Even though I live in Jalisco, I will be spending the rest of July in the state of Guanajuato -- in San Miguel.

And, no, I am not a citizen yet. Though that is always a possibility.

Steve Cotton said...

Depending on where you live, the trip back home can be quite a climb. If I lived in one of the houses on the hill, my weight would be down in a jiffy. At least, I am now accustomed to the altitude.

Steve Cotton said...

The cool nights have been delightful -- as have the mornings.

Croft Randle said...

You probably know this Steve but Doc Severinsen, from the old Johnny Carson show lives in SMA and performs ay the Bella Italia Ristorante. Doc is a spry 84 or so but he does miss the odd show, If you are lucky enough to catch him there, he puts on a great show. Norma and I had a great time and Doc spent several minuter chatting with us at our table. There is a minimum charge so plan on eating there if you go, We can highly recommend him!

Steve Cotton said...

If I do not stop in to see him on this trip, I will in the future.

Talking of old musicians.  I am staying in a house where John Davidson once lived.  It probably does not qualify for a blue plaque.  But I found it interesting.

Holger Sood said...

SMA? Well, visited it as the temporary tourist I am from time to time - and found too much tourists there, and too much Gringos.

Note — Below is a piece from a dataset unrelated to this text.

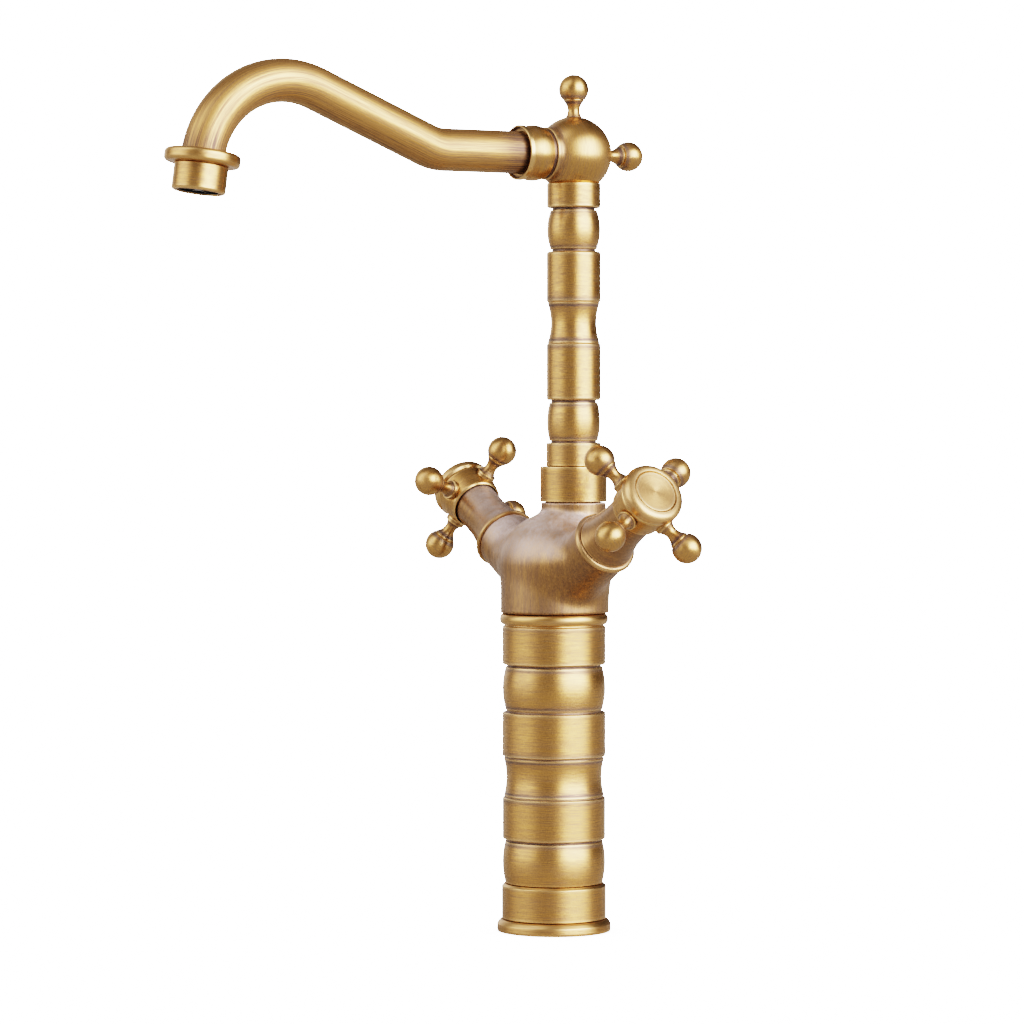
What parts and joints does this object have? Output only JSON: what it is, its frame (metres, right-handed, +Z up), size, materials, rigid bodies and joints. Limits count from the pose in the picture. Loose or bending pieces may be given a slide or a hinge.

Just like in the "Gangs of SMA" blog. ;-))))))
Steve, we will be in Nuevo vallarta in Nov./Dec. Maybe we will be able to meet this´s only about 250 kilometers, and I hope I can steal the car of my mother-in-law. :-) :-)

Steve Cotton said...

Great to hear from you again.

I agree that San Miguel has a lot of tourists -- most from Mexico City. And there are a lot of Americans. But I think both help to add to the city's rich culture. If the place had not turned into an artist colony, it would probably have slipped into being one of those "ghost" towns that dot this area.

Whether it is the place for me, I don't know. I do know it is filled with lots of blog material.

A visit to Puerto Vallarta sounds like a possibility. Keep me posted on when you will be there.